Using increment/decrement in expressions

• The ++ and -- operators have higher precedence than the other math operators, so if you use them in an expression they will get executed first

• The “result” of the operator, i.e. the value that will be used in the rest of the math expression, depends on whether it is the prefix or postfix increment/decrement operator: The prefix operator returns the variable’s new value, while the postfix operator returns the variable’s old value

• Consider these examples:

int a = 1;
int b = a++;
int c = ++a * 2 + 4;
int d = a-- + 1;

• The variable b gets the value 1, because a++ returns the “old” value of a (1) and then increments a to 2

• In the expression ++a * 2 + 4, the operator ++a executes first, and it returns the new value of a, which is 3. Then the multiplication executes (3 * 2, which is 6), then the addition (6 + 4, which is 10). Thus c gets the value 10.

• In thee expression a-- + 1, the operator a-- executes first, and it returns the old value of a, which is 3 (even though a is now 2). Then the addition executes, so d gets the value 4.

Arithmetic on Mixed Data Types

• The math operators (+, -, *, /) are defined separately for each data type: There is an int version of + that adds ints, a float version of + that adds floats, etc.
• Each operator expects to get two values of the same type on each side, and produces a result of that same type.

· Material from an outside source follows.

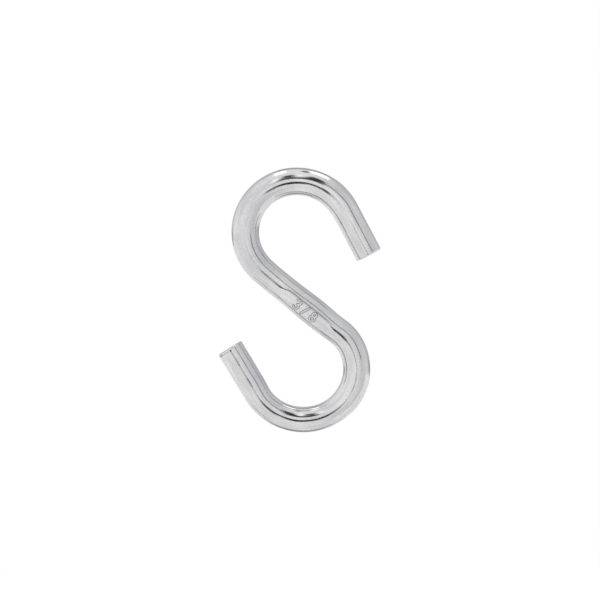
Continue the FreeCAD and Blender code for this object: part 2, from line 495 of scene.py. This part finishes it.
# Cards and lamps round the hook. Places are degrees to the right and up from the camera, carried
# on round the hook; sizes are degrees wide and tall; then lean, distance in mm, light (1 is the
# tent's white) and the share of the panel that fades at its edges.
panels = [
    ("cameraBody", (0, -11.5), (9, 18), 0, 2400, 0.01, 0.03),
    ("cameraArmLeft", (-7.1, -10.2), (5.5, 18), 0, 2390, 0.01, 0.03),
    ("cameraArmRight", (5.0, -11.2), (6, 16), 0, 2390, 0.01, 0.05),
    ("darkCardLeft", (-6, 38), (9, 37), 4, 1100, 0.03, 0.16),
    ("darkCardRight", (11, 36), (13, 37), 9, 1100, 0.02, 0.16),
    ("darkCardJoint", (2, 27), (17, 14), 0, 1090, 0.03, 0.14),
    ("windowLamp", (1.5, 46), (5, 22), 0, 1080, 1.3, 0.20),
    ("windowLampLeft", (-15, 38), (5, 28), 4, 1080, 1.7, 0.30),
    ("overheadLampLeft", (-25, 92), (13, 32), 0, 1000, 2.6, 0.25),
    ("overheadLampRight", (33, 92), (20, 30), 0, 1000, 2.6, 0.25),
    ("overheadCard", (12, 88), (9, 24), 0, 1000, 0.12, 0.25),
    ("backCardTop", (6, 126), (70, 30), 0, 900, 0.42, 0.40),
    ("backCardLow", (-5, -125), (64, 42), 0, 300, 0.38, 0.40),
    ("leftGap", (-135, -3), (14, 18), 0, 900, 0.30, 0.35),
    ("rightGap", (138, -4), (14, 18), 0, 900, 0.30, 0.35),
]
# Thin seams and hoops of the tent, seen as fine dark lines along the rod: degrees away from the
# camera at each end, the turn round it from and to, width at each end, distance and light.
seams = [
    ("tentHoop", (36, 45), (24, 84), (5.0, 6.5), 900, 0.12),
    ("tentSeam", (99, 99), (28, 60.5), (4.0, 4.0), 900, 0.60),
    ("tableEdge", (102, 102), (-152, -132), (5.0, 5.0), 300, 0.35),
]


def towards(right, up):
    # from the hook, this many degrees to the right and up from the camera
    away, turn = math.radians(math.hypot(right, up)), math.atan2(right, up)
    return Vector((math.sin(away) * math.sin(turn), -math.cos(away), math.sin(away) * math.cos(turn)))


def panelMaterial(name, light, fade):
    # an evenly lit card whose edges fade away, so that its reflection has soft edges
    material = bpy.data.materials.new(name)
    material.use_nodes = True
    tree = material.node_tree
    tree.nodes.clear()
    glow = addNode(tree, "ShaderNodeEmission", inputs={"Color": (1, 1, 1, 1), "Strength": light})
    surface = glow
    if fade:
        place = addNode(tree, "ShaderNodeTexCoord").outputs["Generated"]
        parts = addNode(tree, "ShaderNodeSeparateXYZ", inputs={0: place})
        shares = []
        for axis in ("X", "Y"):
            inwards = addNode(tree, "ShaderNodeMath", {"operation": "PINGPONG"}, {
                0: parts.outputs[axis], 1: 0.5})
            shares.append(addNode(tree, "ShaderNodeMapRange", {"interpolation_type": "SMOOTHSTEP"}, {
                "Value": inwards.outputs[0], "From Max": fade}).outputs["Result"])
        solid = addNode(tree, "ShaderNodeMath", {"operation": "MULTIPLY"}, {0: shares[0], 1: shares[1]})
        clear = addNode(tree, "ShaderNodeBsdfTransparent")
        surface = addNode(tree, "ShaderNodeMixShader", inputs={
            0: solid.outputs[0], 1: clear.outputs[0], 2: glow.outputs[0]})
    addNode(tree, "ShaderNodeOutputMaterial", inputs={"Surface": surface.outputs[0]})
    return material


def stageUnseen(name, verts, faces, material):
    # a part of the studio that shows in the steel but not to the camera
    mesh = bpy.data.meshes.new(name)
    mesh.from_pydata(verts, [], faces)
    mesh.materials.append(material)
    obj = bpy.data.objects.new(name, mesh)
    obj.visible_camera = False
    obj.visible_shadow = False
    bpy.context.scene.collection.objects.link(obj)
    return obj


def makePanel(name, place, size, lean, distance, light, fade):
    w, h = [distance * mm * math.tan(math.radians(degrees / 2)) for degrees in size]
    panel = stageUnseen(name, [(-w, -h, 0), (w, -h, 0), (w, h, 0), (-w, h, 0)], [(0, 1, 2, 3)],
                        panelMaterial(name, light, fade))
    outwards = towards(*place)
    nudge = 1.01
    further = towards(place[0] * nudge, place[1] * nudge) - outwards
    further.rotate(Quaternion(outwards, -math.radians(lean)))
    across = further.cross(-outwards).normalized()
    along = (-outwards).cross(across).normalized()
    turned = Matrix((across, along, -outwards)).transposed().to_4x4()
    panel.matrix_world = Matrix.Translation(outwards * distance * mm) @ turned


def makeSeam(name, away, turn, width, distance, light):
    steps = 48
    verts = []
    for k in range(steps + 1):
        t = k / steps
        middle = away[0] + (away[1] - away[0]) * t
        half = (width[0] + (width[1] - width[0]) * t) / 2
        bearing = math.radians(turn[0] + (turn[1] - turn[0]) * t)
        for angle in (middle - half, middle + half):
            spot = towards(angle * math.sin(bearing), angle * math.cos(bearing))
            verts.append(spot * distance * mm)
    faces = [(2 * k, 2 * k + 1, 2 * k + 3, 2 * k + 2) for k in range(steps)]
    stageUnseen(name, verts, faces, panelMaterial(name, light, 0))


def makeFloor():
    # pale matt paper, lifted towards white where the eye or the steel sees it
    mesh = bpy.data.meshes.new("floor")
    reach, front, z = studio["floorReach"], studio["floorFront"], -studio["floorDrop"]
    corners = [(-reach, front, z), (reach, front, z), (reach, reach, z), (-reach, reach, z)]
    mesh.from_pydata(corners, [], [(0, 1, 2, 3)])
    floor = bpy.data.objects.new("floor", mesh)
    material = bpy.data.materials.new("palePaperFloor")
    material.use_nodes = True
    tree = material.node_tree
    tree.nodes.clear()
    paper = addNode(tree, "ShaderNodeBsdfDiffuse", inputs={
        "Color": fromHex(studio["floorColour"]), "Roughness": 0.6})
    path = addNode(tree, "ShaderNodeLightPath")
    seen = addNode(tree, "ShaderNodeMath", {"operation": "MAXIMUM"}, {
        0: path.outputs["Is Camera Ray"], 1: path.outputs["Is Glossy Ray"]})
    lift = addNode(tree, "ShaderNodeMath", {"operation": "MULTIPLY"}, {
        0: seen.outputs[0], 1: studio["floorLift"]})
    glow = addNode(tree, "ShaderNodeEmission", inputs={"Strength": lift.outputs[0]})
    both = addNode(tree, "ShaderNodeAddShader", inputs={0: paper.outputs[0], 1: glow.outputs[0]})
    addNode(tree, "ShaderNodeOutputMaterial", inputs={"Surface": both.outputs[0]})
    floor.data.materials.append(material)
    bpy.context.scene.collection.objects.link(floor)


def makeWorld():
    # the white tent: plain white to the eye; in the steel its back and right walls are greyer
    world = bpy.data.worlds.new("whiteTent")
    world.use_nodes = True
    tree = world.node_tree
    tree.nodes.clear()
    place = addNode(tree, "ShaderNodeTexCoord").outputs["Generated"]
    parts = addNode(tree, "ShaderNodeSeparateXYZ", inputs={0: place})
    behind = addNode(tree, "ShaderNodeMapRange", {"interpolation_type": "SMOOTHSTEP"}, {
        "Value": parts.outputs["Y"], "From Min": studio["behindFrom"][0],
        "From Max": studio["behindFrom"][1], "To Min": 1.0, "To Max": studio["behindLevel"]})
    right = addNode(tree, "ShaderNodeMapRange", {"interpolation_type": "SMOOTHSTEP"}, {
        "Value": parts.outputs["X"], "From Min": studio["rightFrom"][0],
        "From Max": studio["rightFrom"][1]})
    walls = addNode(tree, "ShaderNodeMix", {"data_type": "RGBA"}, {
        "Factor": right.outputs["Result"], 6: (1, 1, 1, 1), 7: fromHex(studio["rightColour"])})
    inSteel = addNode(tree, "ShaderNodeLightPath").outputs["Is Glossy Ray"]
    colour = addNode(tree, "ShaderNodeMix", {"data_type": "RGBA"}, {
        "Factor": inSteel, 6: (1, 1, 1, 1), 7: walls.outputs[2]})
    level = addNode(tree, "ShaderNodeMix", {"data_type": "FLOAT"}, {
        "Factor": inSteel, 2: 1.0, 3: behind.outputs["Result"]})
    back = addNode(tree, "ShaderNodeBackground", inputs={
        "Color": colour.outputs[2], "Strength": level.outputs[0]})
    addNode(tree, "ShaderNodeOutputWorld", inputs={"Surface": back.outputs["Background"]})
    bpy.context.scene.world = world


def makeCamera():
    data = bpy.data.cameras.new("frontCamera")
    data.lens = studio["lens"]
    data.sensor_width = studio["sensorWidth"]
    distance = studio["frameWidth"] / 2 / (data.sensor_width / 2 / data.lens)
    camera = bpy.data.objects.new("frontCamera", data)
    camera.location = (studio["sideShift"], -distance, 0)
    camera.rotation_euler = (math.radians(90), 0, 0)
    data.clip_start, data.clip_end = 0.01, 20
    bpy.context.scene.collection.objects.link(camera)
    bpy.context.scene.camera = camera


makeCamera()
makeWorld()
makeFloor()
for panel in panels:
    makePanel(*panel)
for seam in seams:
    makeSeam(*seam)
print("studio ready")

rod = makeHook()
rod.data.materials.append(zincPlatedSteel())
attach(rod, "root")
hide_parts("s_hook")
print("hook made:", len(rod.data.vertices), "points")

bpy.context.scene.view_settings.view_transform = "Standard"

For example, 2.25 + 3.25 uses the double version of +, which adds the two double values to produce a double-type result, 5.5.
• Most operators have the same effect regardless of their type, except for /
• The int/short/long version of / does integer division, which returns only the quotient and drops the remainder: In the statement int result = 21 / 5;, the variable result gets the value 4, because $21÷5$ is 4 with a remainder of 1. If you want the fractional part, you need to use the floating-point version (for float, double, and decimal): double fracDiv = 21.0 / 5.0; will initialize fracDiv to 4.2.

Implicit conversions in math

• If the two operands/arguments to a math operator are not the same type, they must become the same type – one must be converted
• C# will first try implicit conversion to “promote” a less-precise or smaller value to a more precise, larger type
• Example: with the expression double fracDiv = 21 / 2.4;
  • Operand types are int and double
  • int is smaller/less-precise than double
  • 21 gets implicitly converted to 21.0, a double value
  • Now the operands are both double type, so the double version of the / operator gets executed
  • The result is 8.75, a double value, which gets assigned to the variable fracDiv
• Implicit conversion also happens in assignment statements, which happen after the math expression is computed
• Example: with the expression double fraction = 21 / 5;
  • Operand types are int and int
  • Since they match, the int version of / gets executed
  • The result is 4, an int value
  • Now this value is assigned to the variable fraction, which is double type
  • The int value is implicitly converted to the double value 4.0, and fraction is assigned the value 4.0

Explicit conversions in math

• If the operands are int type, the int version of / will get called, even if you assign the result to a double

• You can “force” floating-point division by explicitly converting one operand to double or float

• Example:

  int numCookies = 21;
  int numPeople = 6;
  double share = (double) numCookies / numPeople;

  Without the cast, share would get the value 3.0 because numCookies and numPeople are both int type (just like the fraction example above). With the cast, numCookies is converted to the value 21.0 (a double), which means the operands are no longer the same type. This will cause numPeople to be implicitly converted to double in order to make them match, and the double version of / will get called to evaluate 21.0 / 6.0. The result is 3.5, so share gets assigned 3.5.

• You might also need a cast to ensure the operands are the same type, if implicit conversion does not work

• Example:

  decimal price = 3.89;
  double shares = 47.75;
  decimal total = price * (decimal) shares;

  In this code, double cannot be implicitly converted to decimal, and decimal cannot be implicitly converted to double, so the multiplication price * shares would produce a compile error. We need an explicit cast to decimal to make both operands the same type (decimal).

Order of Operations

• Math operations in C# follow PEMDAS from math class: Parentheses, Exponents, Multiplication, Division, Addition, Subtraction
  • Multiplication/division are evaluated together, as are addition/subtraction
  • Expressions are evaluated left-to-right
  • Example: int x = 4 = 10 * 3 - 21 / 2 - (3 + 3);
    • Parentheses: (3 + 3) is evaluated, returns 6
    • Multiplication/Division: 10 * 3 is evaluated to produce 30, then 21 / 2 is evaluated to produce 10 (left-to-right)
    • Addition/Subtraction: 4 + 30 - 10 - 6 is evaluated, result is 18
• Cast operator is higher priority than all binary operators
  • Example: double share = (double) numCookies / numPeople;
    • Cast operator is evaluated first, converts numCookies to a double
    • Division is evaluated next, but operand types do not match
    • numPeople is implicitly converted to double to make operand types match
    • Then division is evaluated, result is 21.0 / 6.0 = 3.5
• Parentheses always increase priority, even with casts

  • An expression in parentheses gets evaluated before the cast “next to” it

  • Example:

    int a = 5, b = 4;
    double result = (double) (a / b);

    The expression in parentheses gets evaluated first, then the result has the (double) cast applied to it. That means a / b is evaluated to produce 1, since a and b are both int type, and then that result is cast to a double, producing 1.0.